-- START Dataset content --

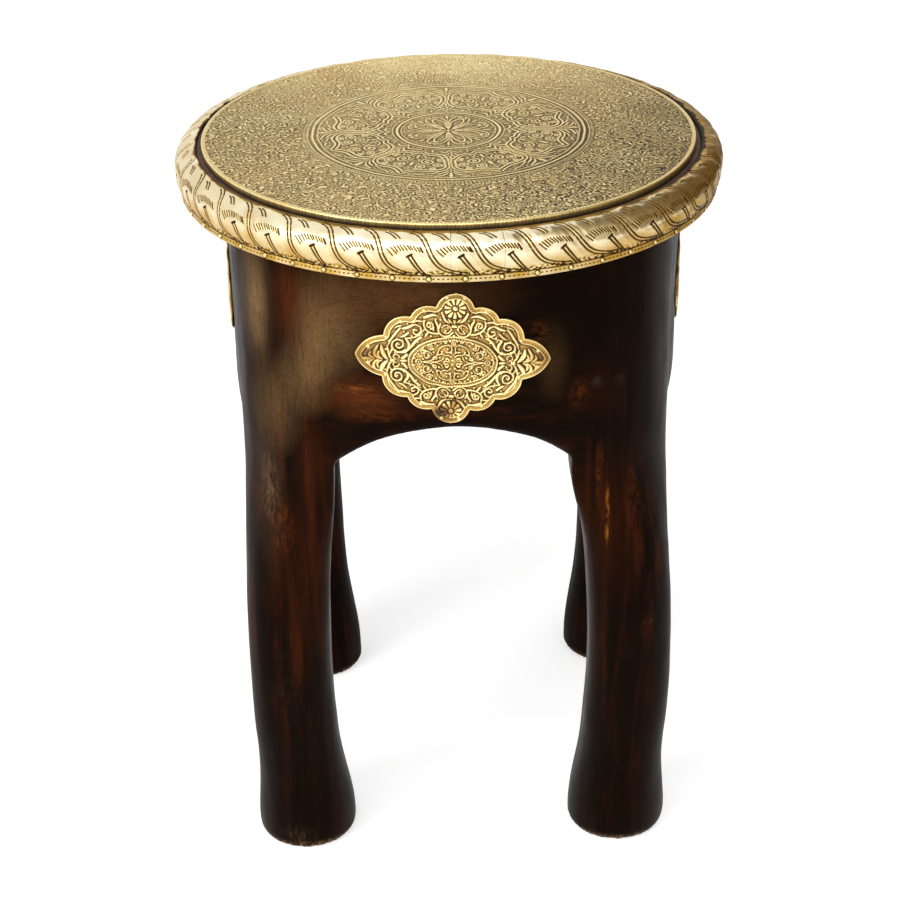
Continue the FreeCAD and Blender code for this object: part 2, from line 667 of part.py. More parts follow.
# Every feature has to stand and every piece has to be sound before anything is written
for thing in doc.Objects:
    faults = [state for state in thing.State if state in ("Invalid", "Error")]
    if faults:
        raise RuntimeError("%s is %s" % (thing.Label, ", ".join(faults)))
for piece in pieces:
    shape = piece.Shape
    if shape.isNull() or not shape.isValid() or not shape.Solids:
        raise RuntimeError("%s has no sound shape" % piece.Label)
os.makedirs("parts", exist_ok=True)
for piece in pieces:
    piece.Shape.exportStep("parts/%s.step" % piece.Label)
    print("%-24s %3d solids %12.1f mm3" % (piece.Label, len(piece.Shape.Solids), piece.Shape.Volume))
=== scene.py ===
"""The looks of a round stool: four carved legs and aprons under a round seat clad in chased brass.

Sizes are in millimetres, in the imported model's frame, and become metres where a mesh is made.
"""

import math

import bmesh
import bpy
import numpy as np
from mathutils import Matrix, Vector


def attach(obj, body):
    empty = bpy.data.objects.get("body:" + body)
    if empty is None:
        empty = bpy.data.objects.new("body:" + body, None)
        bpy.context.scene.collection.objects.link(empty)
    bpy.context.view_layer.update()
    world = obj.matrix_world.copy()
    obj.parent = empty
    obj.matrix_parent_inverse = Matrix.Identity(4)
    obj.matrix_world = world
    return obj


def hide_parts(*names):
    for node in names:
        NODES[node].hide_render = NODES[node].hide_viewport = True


MM = 0.001
CHANCE = np.random.default_rng(11)

# Camera, fitted to the photograph
CAMERA_PLACE = (-22.87, -1145.03, 814.50)
CAMERA_PITCH, CAMERA_YAW, CAMERA_ROLL = 28.1355, 1.0579, -0.8442
FOCAL_PIXELS, PHOTO_PIXELS, SENSOR = 2162.4, 900, 36.0

# Seat
SEAT_TOP, GROOVE_FLOOR, BOARD_UNDER = 404.0, 400.0, 377.5
SHEET_RADIUS, SHEET_ROUND, BRASS = 137.3, 0.9, 0.6
PANEL_RADIUS, PANEL_RINGS, FIELD_RINGS = 78.5, 187, 101
SEAT_MAP_HALF, SEAT_MAP_STEP, SECTOR = 138, 0.34, 45

# Rim: centres and radii of the three round sides, from the groove down to the flange
RIM_INNER = (142.0, 399.6775, 2.3225)
RIM_UPPER = (142.0, 391.406, 10.594)
RIM_LOWER = (135.408, 390.0, 17.092)
RIM_START, RIM_RADIUS, RIM_FACE = 139.7, 152.5, 34.34
RIM_COLUMNS, RIM_ROWS, RIM_BACK_STEP = 3200, 112, 8
RIM_CELL_RADIUS = 150.0
FLANGE_RADIUS, FLANGE_TOP = 150.0, 381.1
CLOSING_START, CLOSING_TURN, SEAM_TURN = -1.0, 10.2, 0.035
RIM_PINS, RIM_PIN_LEVEL = 51, 379.3

# Frame: TRIM is what the legs' and aprons' tops are raised by, to be cut flat at the board again
GLUE_FACE, FRAME_FACE = 67.0, 118.5
LEG_TOP_LEVEL, TRIM, CUT_INSET, VOXEL = 225, 8, 0.6, 1.9
BULGES = {"front": 7.0, "right": 10.0, "back": 7.0, "left": 6.5}
TURNS = {"front": 0.0, "right": 90.0, "back": 180.0, "left": 270.0}
LEGS = ("leg_front_left", "leg_front_right", "leg_back_left", "leg_back_right")

# Medallions
MEDALLION_HALF_WIDTH, MEDALLION_HALF_HEIGHT, MEDALLION_MIDDLE = 51.5, 38.0, 323.5
MEDALLION_GAP, MEDALLION_RINGS, MEDALLION_MAP_STEP = 0.15, 112, 0.2
TILTS = {"front": 3.0, "right": -1.5, "back": 1.0, "left": 2.0}
SHIFTS = {"front": -1.7, "right": 1.0, "back": 0.8, "left": -1.2}
CORNER_SHARES = ((1.0, 0.0), (0.715, 0.316), (0.45, 0.616), (0.195, 0.779), (-0.195, 0.779))
LOBE_SHARES = (0.92, 0.66, 0.72, 0.513)

# Studio
WHITE, WORLD_LIGHT, FLOOR_GLOW = (1, 1, 1, 1), 0.5, 0.56
FLOOR_LEVEL, FLOOR_SIDES, FLOOR_RADII = -0.2, 96, (1500, 9000)
FLOOR_DARKER, FLOOR_PALER = (0.86, 0.86, 0.86, 1), (0.89, 0.89, 0.89, 1)
CARD_CORNERS = ((1150, -900, -0.1), (1050, 1500, -0.1), (650, 1500, 2600), (750, -900, 2600))
CARD_LIGHT, CARD_DARK = (0.74, 0.60, 0.34), (0.19, 0.12, 0.04)
LAMPS = {
    "key": ((-1900, -1500, 1300), (0, 0, 280), (1.1, 1.5), 24.0),
    "overhead": ((-350, -1500, 1900), (0, 0, 380), (2.6, 1.5), 20.0),
}

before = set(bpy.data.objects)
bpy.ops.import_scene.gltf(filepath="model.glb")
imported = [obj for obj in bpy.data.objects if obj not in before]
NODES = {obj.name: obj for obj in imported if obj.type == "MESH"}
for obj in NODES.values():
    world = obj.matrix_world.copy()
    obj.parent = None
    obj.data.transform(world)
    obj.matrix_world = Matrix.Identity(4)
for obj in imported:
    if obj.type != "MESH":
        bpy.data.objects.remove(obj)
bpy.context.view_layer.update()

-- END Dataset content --

**What you will do**
Write the data out again in full and exactly.

**Exercise output**
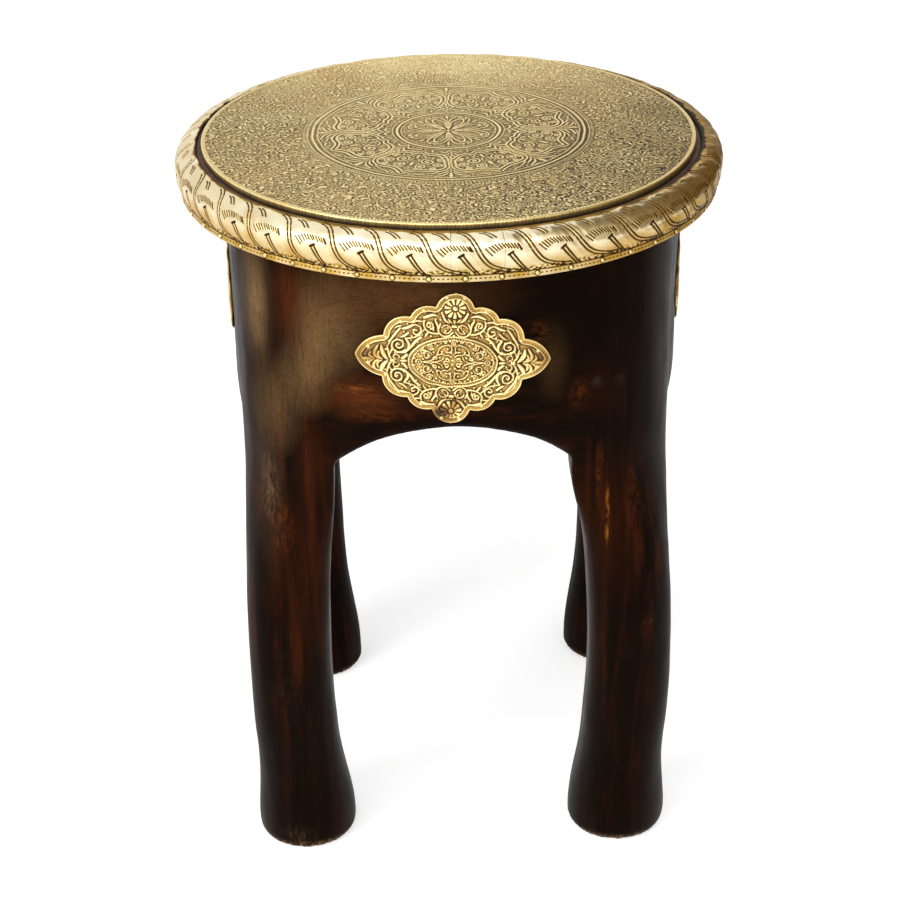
Continue the FreeCAD and Blender code for this object: part 2, from line 667 of part.py. More parts follow.
# Every feature has to stand and every piece has to be sound before anything is written
for thing in doc.Objects:
    faults = [state for state in thing.State if state in ("Invalid", "Error")]
    if faults:
        raise RuntimeError("%s is %s" % (thing.Label, ", ".join(faults)))
for piece in pieces:
    shape = piece.Shape
    if shape.isNull() or not shape.isValid() or not shape.Solids:
        raise RuntimeError("%s has no sound shape" % piece.Label)
os.makedirs("parts", exist_ok=True)
for piece in pieces:
    piece.Shape.exportStep("parts/%s.step" % piece.Label)
    print("%-24s %3d solids %12.1f mm3" % (piece.Label, len(piece.Shape.Solids), piece.Shape.Volume))
=== scene.py ===
"""The looks of a round stool: four carved legs and aprons under a round seat clad in chased brass.

Sizes are in millimetres, in the imported model's frame, and become metres where a mesh is made.
"""

import math

import bmesh
import bpy
import numpy as np
from mathutils import Matrix, Vector


def attach(obj, body):
    empty = bpy.data.objects.get("body:" + body)
    if empty is None:
        empty = bpy.data.objects.new("body:" + body, None)
        bpy.context.scene.collection.objects.link(empty)
    bpy.context.view_layer.update()
    world = obj.matrix_world.copy()
    obj.parent = empty
    obj.matrix_parent_inverse = Matrix.Identity(4)
    obj.matrix_world = world
    return obj


def hide_parts(*names):
    for node in names:
        NODES[node].hide_render = NODES[node].hide_viewport = True


MM = 0.001
CHANCE = np.random.default_rng(11)

# Camera, fitted to the photograph
CAMERA_PLACE = (-22.87, -1145.03, 814.50)
CAMERA_PITCH, CAMERA_YAW, CAMERA_ROLL = 28.1355, 1.0579, -0.8442
FOCAL_PIXELS, PHOTO_PIXELS, SENSOR = 2162.4, 900, 36.0

# Seat
SEAT_TOP, GROOVE_FLOOR, BOARD_UNDER = 404.0, 400.0, 377.5
SHEET_RADIUS, SHEET_ROUND, BRASS = 137.3, 0.9, 0.6
PANEL_RADIUS, PANEL_RINGS, FIELD_RINGS = 78.5, 187, 101
SEAT_MAP_HALF, SEAT_MAP_STEP, SECTOR = 138, 0.34, 45

# Rim: centres and radii of the three round sides, from the groove down to the flange
RIM_INNER = (142.0, 399.6775, 2.3225)
RIM_UPPER = (142.0, 391.406, 10.594)
RIM_LOWER = (135.408, 390.0, 17.092)
RIM_START, RIM_RADIUS, RIM_FACE = 139.7, 152.5, 34.34
RIM_COLUMNS, RIM_ROWS, RIM_BACK_STEP = 3200, 112, 8
RIM_CELL_RADIUS = 150.0
FLANGE_RADIUS, FLANGE_TOP = 150.0, 381.1
CLOSING_START, CLOSING_TURN, SEAM_TURN = -1.0, 10.2, 0.035
RIM_PINS, RIM_PIN_LEVEL = 51, 379.3

# Frame: TRIM is what the legs' and aprons' tops are raised by, to be cut flat at the board again
GLUE_FACE, FRAME_FACE = 67.0, 118.5
LEG_TOP_LEVEL, TRIM, CUT_INSET, VOXEL = 225, 8, 0.6, 1.9
BULGES = {"front": 7.0, "right": 10.0, "back": 7.0, "left": 6.5}
TURNS = {"front": 0.0, "right": 90.0, "back": 180.0, "left": 270.0}
LEGS = ("leg_front_left", "leg_front_right", "leg_back_left", "leg_back_right")

# Medallions
MEDALLION_HALF_WIDTH, MEDALLION_HALF_HEIGHT, MEDALLION_MIDDLE = 51.5, 38.0, 323.5
MEDALLION_GAP, MEDALLION_RINGS, MEDALLION_MAP_STEP = 0.15, 112, 0.2
TILTS = {"front": 3.0, "right": -1.5, "back": 1.0, "left": 2.0}
SHIFTS = {"front": -1.7, "right": 1.0, "back": 0.8, "left": -1.2}
CORNER_SHARES = ((1.0, 0.0), (0.715, 0.316), (0.45, 0.616), (0.195, 0.779), (-0.195, 0.779))
LOBE_SHARES = (0.92, 0.66, 0.72, 0.513)

# Studio
WHITE, WORLD_LIGHT, FLOOR_GLOW = (1, 1, 1, 1), 0.5, 0.56
FLOOR_LEVEL, FLOOR_SIDES, FLOOR_RADII = -0.2, 96, (1500, 9000)
FLOOR_DARKER, FLOOR_PALER = (0.86, 0.86, 0.86, 1), (0.89, 0.89, 0.89, 1)
CARD_CORNERS = ((1150, -900, -0.1), (1050, 1500, -0.1), (650, 1500, 2600), (750, -900, 2600))
CARD_LIGHT, CARD_DARK = (0.74, 0.60, 0.34), (0.19, 0.12, 0.04)
LAMPS = {
    "key": ((-1900, -1500, 1300), (0, 0, 280), (1.1, 1.5), 24.0),
    "overhead": ((-350, -1500, 1900), (0, 0, 380), (2.6, 1.5), 20.0),
}

before = set(bpy.data.objects)
bpy.ops.import_scene.gltf(filepath="model.glb")
imported = [obj for obj in bpy.data.objects if obj not in before]
NODES = {obj.name: obj for obj in imported if obj.type == "MESH"}
for obj in NODES.values():
    world = obj.matrix_world.copy()
    obj.parent = None
    obj.data.transform(world)
    obj.matrix_world = Matrix.Identity(4)
for obj in imported:
    if obj.type != "MESH":
        bpy.data.objects.remove(obj)
bpy.context.view_layer.update()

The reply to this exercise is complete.